---- TASK INPUTS

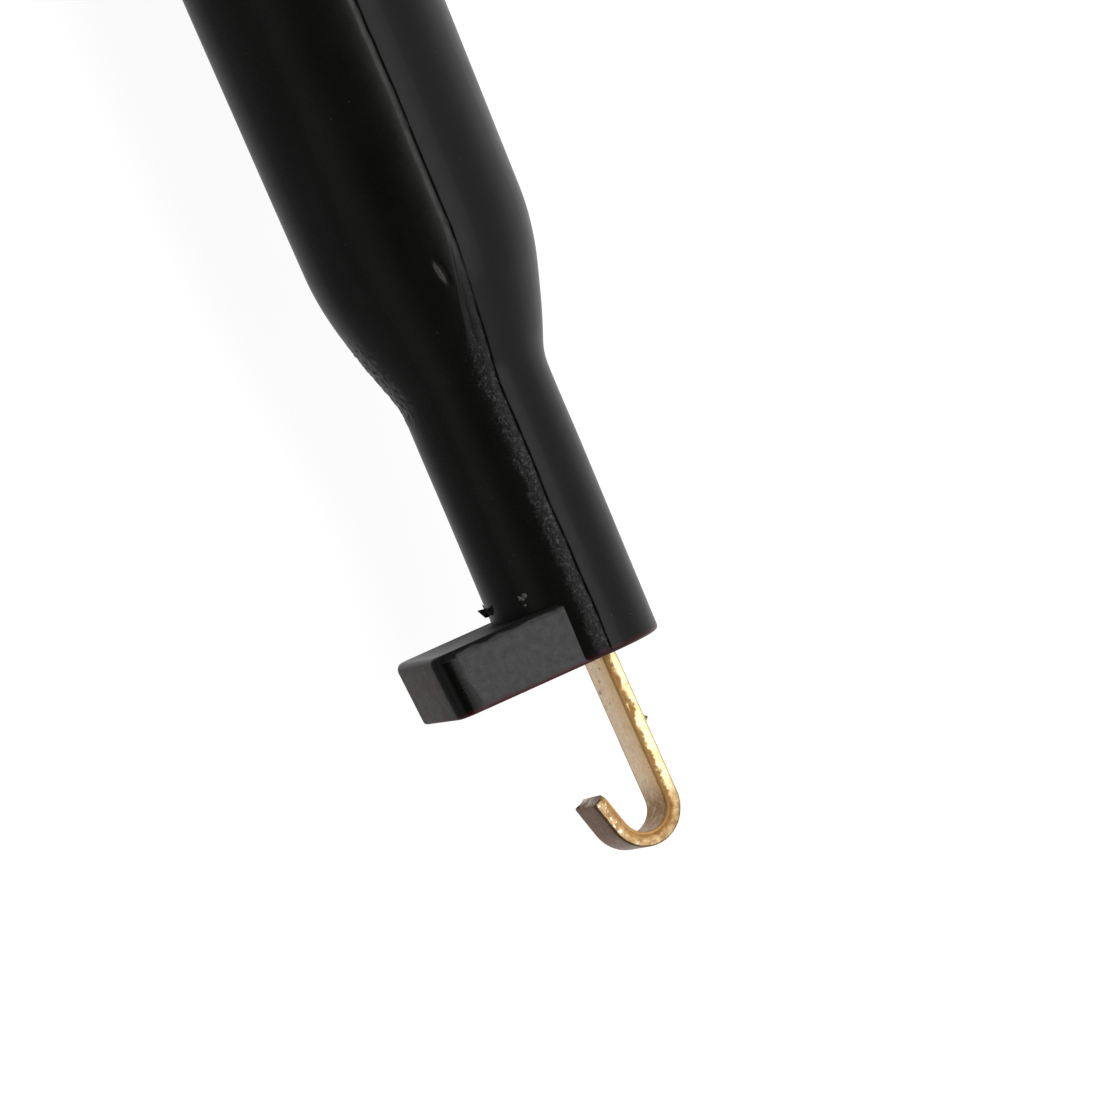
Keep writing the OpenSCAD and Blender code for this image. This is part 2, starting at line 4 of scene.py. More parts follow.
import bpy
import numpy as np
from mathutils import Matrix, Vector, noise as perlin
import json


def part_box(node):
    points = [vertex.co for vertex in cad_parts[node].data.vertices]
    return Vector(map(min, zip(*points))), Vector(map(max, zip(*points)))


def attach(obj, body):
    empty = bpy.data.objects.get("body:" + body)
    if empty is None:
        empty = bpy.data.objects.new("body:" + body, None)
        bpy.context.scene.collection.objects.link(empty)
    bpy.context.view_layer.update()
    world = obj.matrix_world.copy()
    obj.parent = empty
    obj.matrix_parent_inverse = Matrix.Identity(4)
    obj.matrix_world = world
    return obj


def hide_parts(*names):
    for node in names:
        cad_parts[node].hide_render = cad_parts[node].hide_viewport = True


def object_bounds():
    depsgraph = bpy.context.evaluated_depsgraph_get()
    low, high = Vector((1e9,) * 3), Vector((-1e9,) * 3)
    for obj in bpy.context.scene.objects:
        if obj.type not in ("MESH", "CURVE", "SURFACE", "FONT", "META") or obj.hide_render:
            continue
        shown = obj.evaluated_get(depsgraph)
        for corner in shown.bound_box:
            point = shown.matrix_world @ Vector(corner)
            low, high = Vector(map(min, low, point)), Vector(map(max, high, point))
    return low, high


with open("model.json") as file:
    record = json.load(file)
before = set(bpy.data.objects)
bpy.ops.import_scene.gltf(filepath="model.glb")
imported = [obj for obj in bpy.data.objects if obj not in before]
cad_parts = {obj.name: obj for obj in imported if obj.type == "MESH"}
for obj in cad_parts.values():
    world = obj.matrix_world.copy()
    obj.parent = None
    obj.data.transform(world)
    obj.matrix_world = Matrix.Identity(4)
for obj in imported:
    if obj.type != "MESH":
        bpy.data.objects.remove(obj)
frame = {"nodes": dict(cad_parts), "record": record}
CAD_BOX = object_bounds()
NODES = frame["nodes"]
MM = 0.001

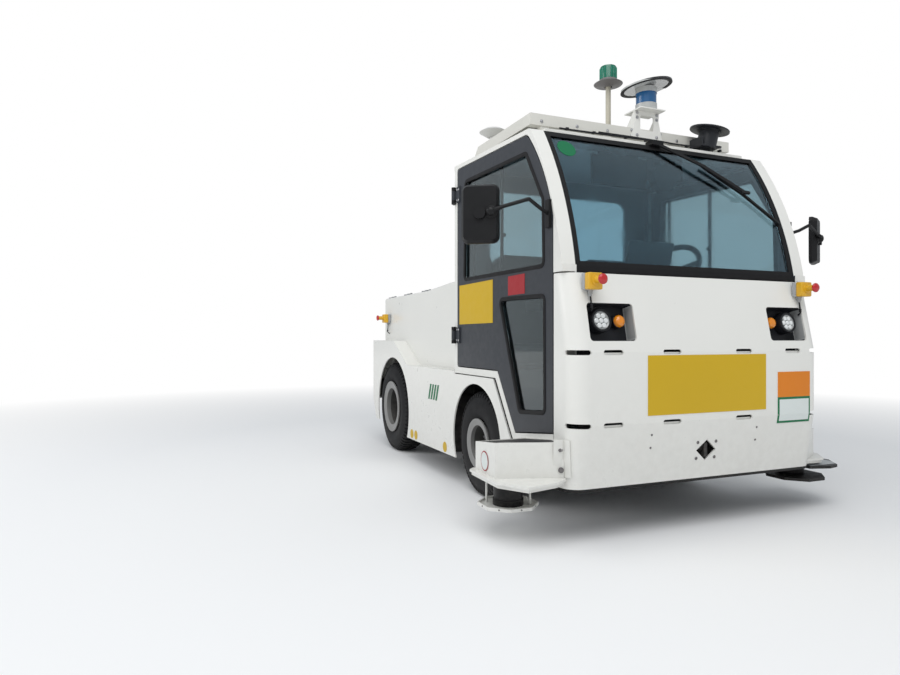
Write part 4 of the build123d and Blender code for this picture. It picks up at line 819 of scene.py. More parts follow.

--------

- STATED GOAL: Repeat the data exactly. Leave nothing out.

- COMPLETED TASK:
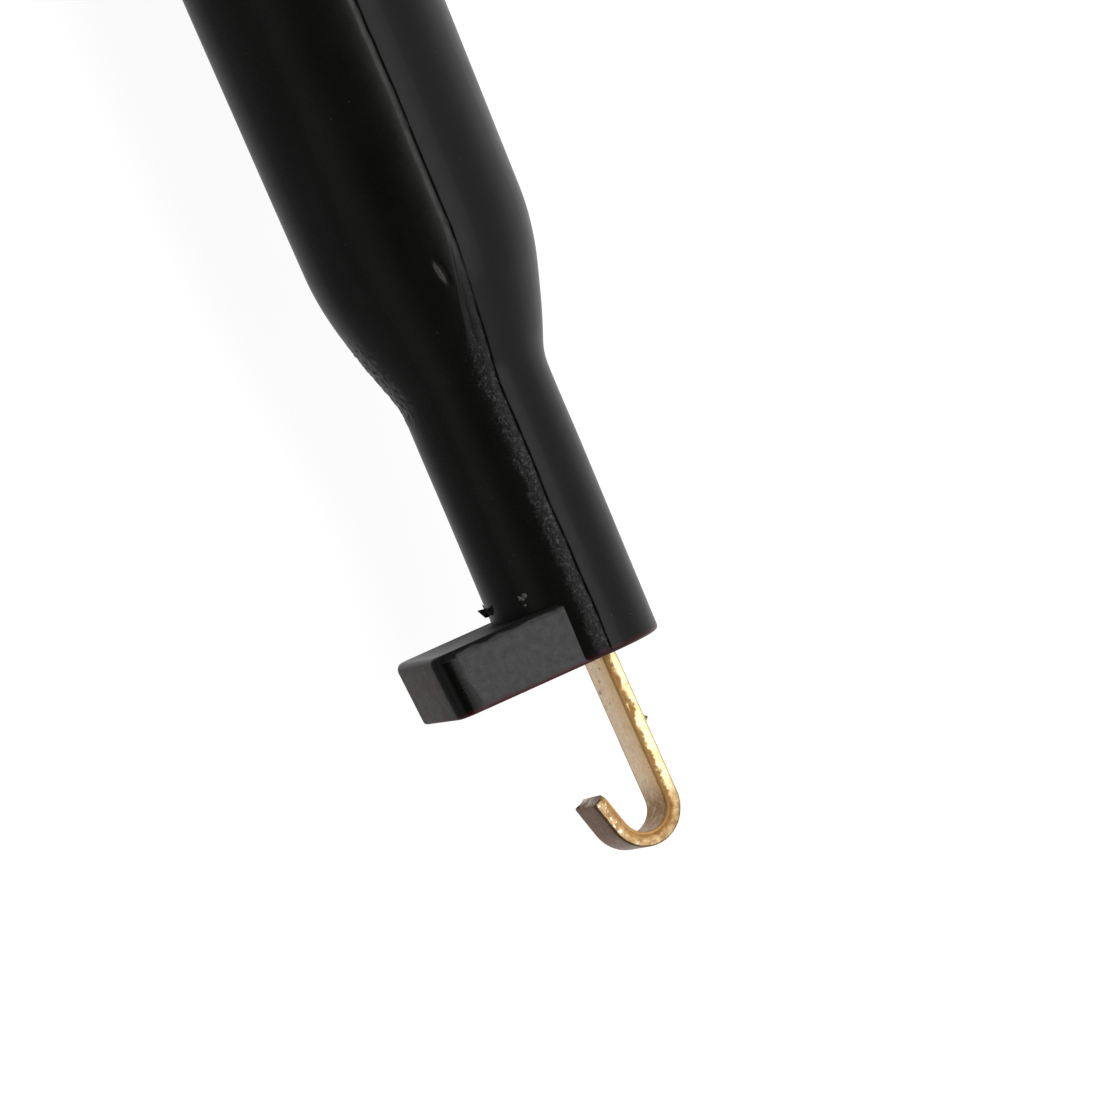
Keep writing the OpenSCAD and Blender code for this image. This is part 2, starting at line 4 of scene.py. More parts follow.
import bpy
import numpy as np
from mathutils import Matrix, Vector, noise as perlin
import json


def part_box(node):
    points = [vertex.co for vertex in cad_parts[node].data.vertices]
    return Vector(map(min, zip(*points))), Vector(map(max, zip(*points)))


def attach(obj, body):
    empty = bpy.data.objects.get("body:" + body)
    if empty is None:
        empty = bpy.data.objects.new("body:" + body, None)
        bpy.context.scene.collection.objects.link(empty)
    bpy.context.view_layer.update()
    world = obj.matrix_world.copy()
    obj.parent = empty
    obj.matrix_parent_inverse = Matrix.Identity(4)
    obj.matrix_world = world
    return obj


def hide_parts(*names):
    for node in names:
        cad_parts[node].hide_render = cad_parts[node].hide_viewport = True


def object_bounds():
    depsgraph = bpy.context.evaluated_depsgraph_get()
    low, high = Vector((1e9,) * 3), Vector((-1e9,) * 3)
    for obj in bpy.context.scene.objects:
        if obj.type not in ("MESH", "CURVE", "SURFACE", "FONT", "META") or obj.hide_render:
            continue
        shown = obj.evaluated_get(depsgraph)
        for corner in shown.bound_box:
            point = shown.matrix_world @ Vector(corner)
            low, high = Vector(map(min, low, point)), Vector(map(max, high, point))
    return low, high


with open("model.json") as file:
    record = json.load(file)
before = set(bpy.data.objects)
bpy.ops.import_scene.gltf(filepath="model.glb")
imported = [obj for obj in bpy.data.objects if obj not in before]
cad_parts = {obj.name: obj for obj in imported if obj.type == "MESH"}
for obj in cad_parts.values():
    world = obj.matrix_world.copy()
    obj.parent = None
    obj.data.transform(world)
    obj.matrix_world = Matrix.Identity(4)
for obj in imported:
    if obj.type != "MESH":
        bpy.data.objects.remove(obj)
frame = {"nodes": dict(cad_parts), "record": record}
CAD_BOX = object_bounds()
NODES = frame["nodes"]
MM = 0.001

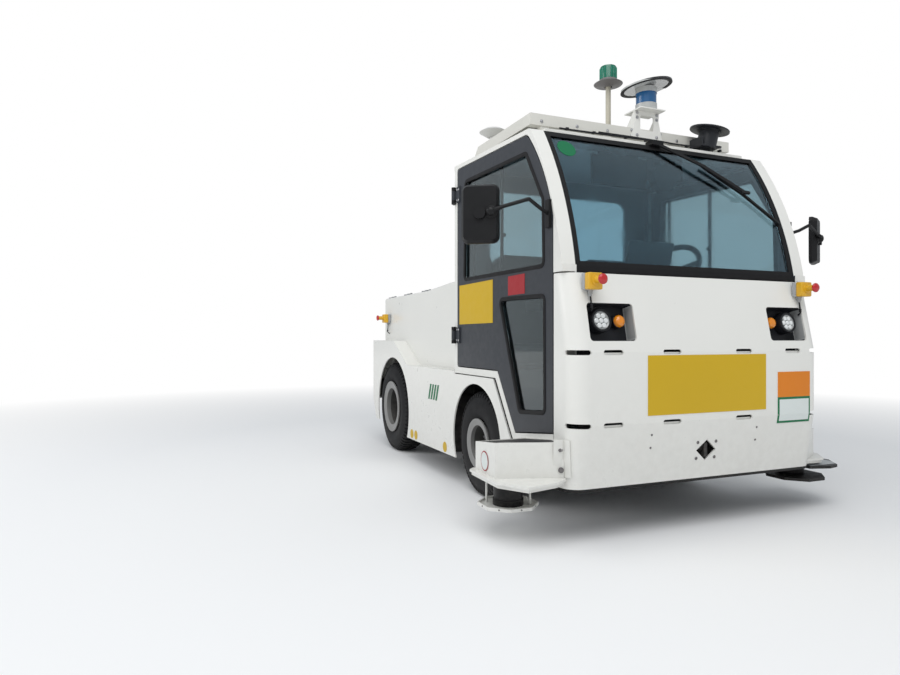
Write part 4 of the build123d and Blender code for this picture. It picks up at line 819 of scene.py. More parts follow.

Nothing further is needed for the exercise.